Он отнимает ладони от лица, и я вижу, как он бледен. Он показывает мне на свои погоны и говорит:
– Мне стыдно… Стыдно, что я их ношу.
Возвратившись в Ростов, я нашел матушку обрадованной приездом своей сестры, появившейся на две недели раньше меня, и дочери, которая вернулась из Тифлиса, излечившись от ран. Теперь, когда нас стало четверо, мы, чтобы не увеличивать расходы, стали жить в двух комнатах, которые снимали в городе.
В Ростове было спокойно, но и там случались неприятные происшествия. Приходилось остерегаться ближнего своего и рассчитывать только на себя.
Мне предложили поступить в профессиональную труппу Ростова на роли героя-любовника, где это амплуа оказалось вакантным. Счастливый за себя и близких тем, что появилась постоянная работа, я стал искать соответствующий гардероб. Поскольку наши финансовые ресурсы истощились, я решил продать большую часть остававшихся у меня драгоценностей: кольца, запонки, булавки для галстука. Я собрался их оценить, и один из моих друзей, оказавший мне услугу, отнеся вещи к оценщику, вернул мне их в саше во время ужина, состоявшегося, как я помню, у начальника контрразведки. Поскольку я возвращался с этого вечера домой поздно, меня задержал казачий патруль. Меня обыскали, обнаружили в кармане саше и отобрали, заявив, что я не имею права носить ценности. Я стал протестовать, говоря, что это поведение соответствует теориям и практике большевиков, но не их. Я заявил, что готов проследовать с ними к коменданту города. Мы отправились в путь, но буквально через двадцать шагов я услышал приказ идти вперед, не оглядываясь. Я понял их тактику и отказался. В ту же секунду меня окружили, избили прикладами и оставили лежать на земле без сознания и без моего саше. Пролежав три дня с сердечным приступом и параличом глазного нерва, вызванным этим шоком, я отправился в полицейское управление подать жалобу. Начальник сыскного отделения спросил, на какую сумму меня ограбили. Я назвал цифру, на которую эксперт оценил мои драгоценности: семьдесят тысяч рублей (в то время рубль потерял примерно треть своей прежней стоимости).

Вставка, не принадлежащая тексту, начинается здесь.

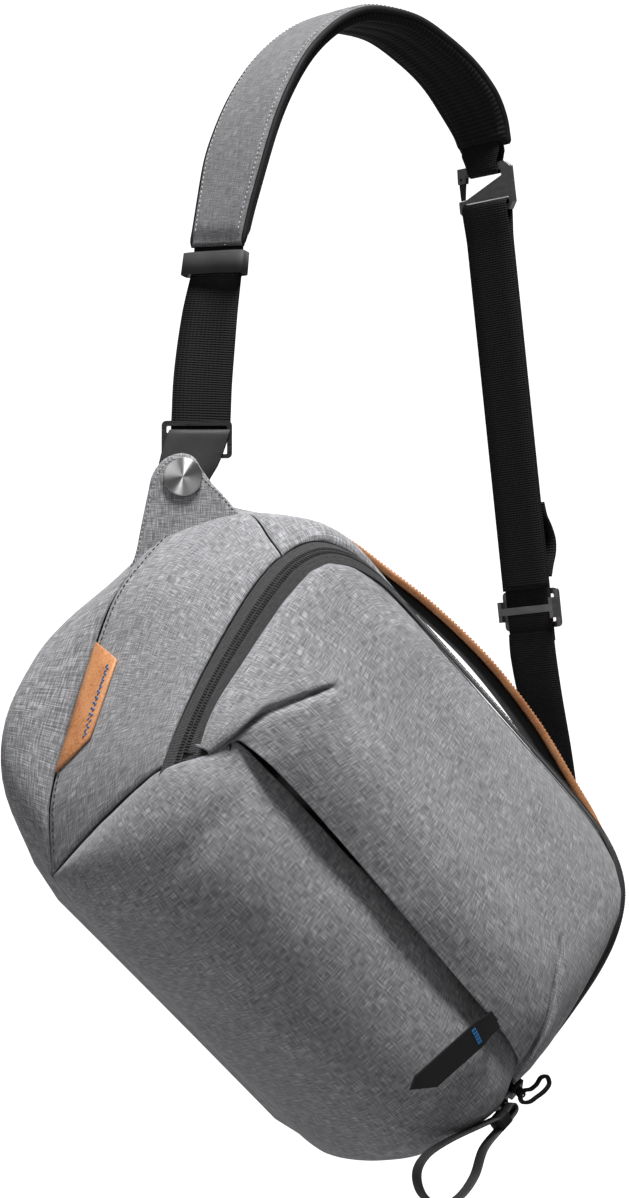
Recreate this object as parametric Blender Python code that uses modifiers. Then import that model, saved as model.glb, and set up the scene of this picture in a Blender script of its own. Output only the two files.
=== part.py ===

– Всего-то семьдесят тысяч? – воскликнул чиновник. – Два дня назад одну даму ограбили на полмиллиона, и то мы не можем найти грабителей!
Я понял, что придется попрощаться с моими драгоценностями. Никаких иллюзий относительно расследования сыскного отделения я не строил. У меня даже сложилось впечатление, что полицейский заподозрил меня в подаче ложного заявления. Надо признать, что в эти смутные времена воры и мошенники встречались во всех слоях общества.
Например, через некоторое время после этого случая я перехватил буквально на пороге дома собиравшегося покинуть город крупного промышленника, которому отдал на продажу крупное жемчужное ожерелье, переданное нам одной знакомой, нуждавшейся в деньгах. Хоть и с трудом, но мне все-таки удалось заставить его вернуть колье. Этот человек уехал на следующей неделе, увозя целое небольшое состояние, полученное таким путем.